It does not take a UX expert to see that the electronic ticket validation system in Israel Railways is poorly designed.
Here's how its designers apparently expect it to be used:
- The passenger walks along the lane (1).
- The rotating bar (2) lies about 70cm above ground, and is locked in position until the ticket is validated.
- The passenger presses the ticket against the screen (3).
- The ticket is successfully validated, the passenger pushes the bar (2) that subsequently rotates to allow the passenger to enter the ramp.
Well, it doesn't exactly play out that way.
About 50% of the time the ticket isn't validated correctly and the rotating bar is locked in place, leaving the passenger stumbling against it, delaying a group of annoyed people standing behind him or her.
Why isn't the passenger validating again? Well, indeed an error message is shown on the screen, and there's also some kind of beep to indicate something went wrong, but none of this matters because:
1) The ever-so-gentle beeping sound is inaudible in any average train station.
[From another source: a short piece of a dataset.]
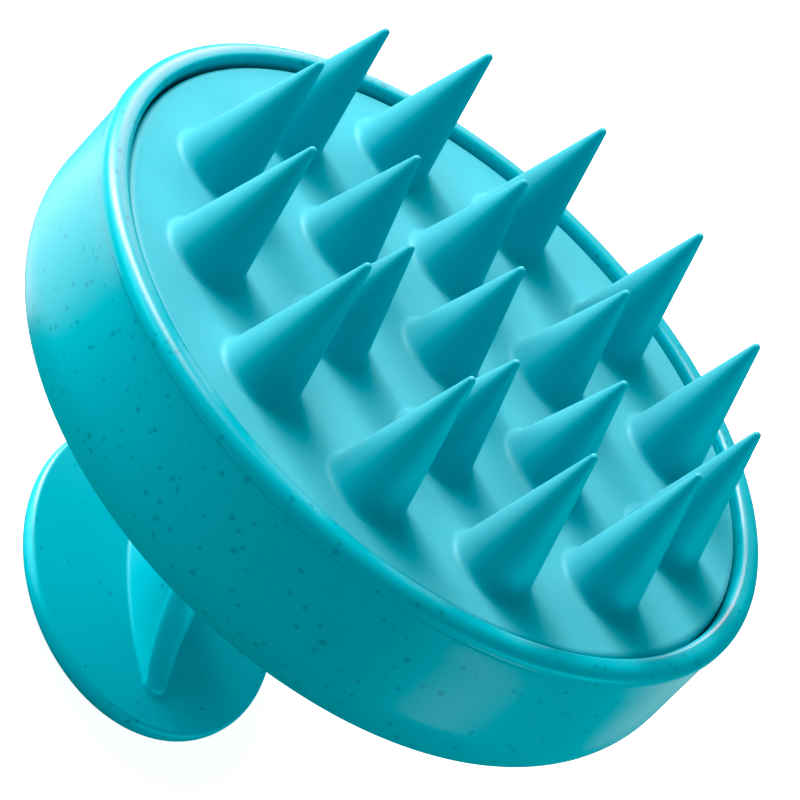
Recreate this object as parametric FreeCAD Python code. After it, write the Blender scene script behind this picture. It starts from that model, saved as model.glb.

2) The screen is parallel to the passenger's field of vision, so one has to bend backward to see it.
3) The screen is often blocked at this point by the passenger's own hand holding the ticket against it to be validated.
4) The screen is almost always dirty because - again - this is where people stick their hand/wallet to validate.
All this together means that every other passenger gets stuck in the lane. It takes a couple of seconds to figure out that waiting a bit longer isn't fixing it, thereby delaying all other passengers. To top it all, every subsequent validation attempt takes a couple of seconds more than it should - due to the same design flaws. I get annoyed all over again just writing this!
Mind you, this is not some ground-breaking product that provides completely new design challenges. It's not as if trains or electronic tickets were invented by Israel Railways. Rather, there are tons of examples to research from all over the world!
It's one of those cases where poor design makes hundreds of thousands of people's daily routine just that much more annoying, as we are helplessly victimized by the laziness and just general inadequacy of others.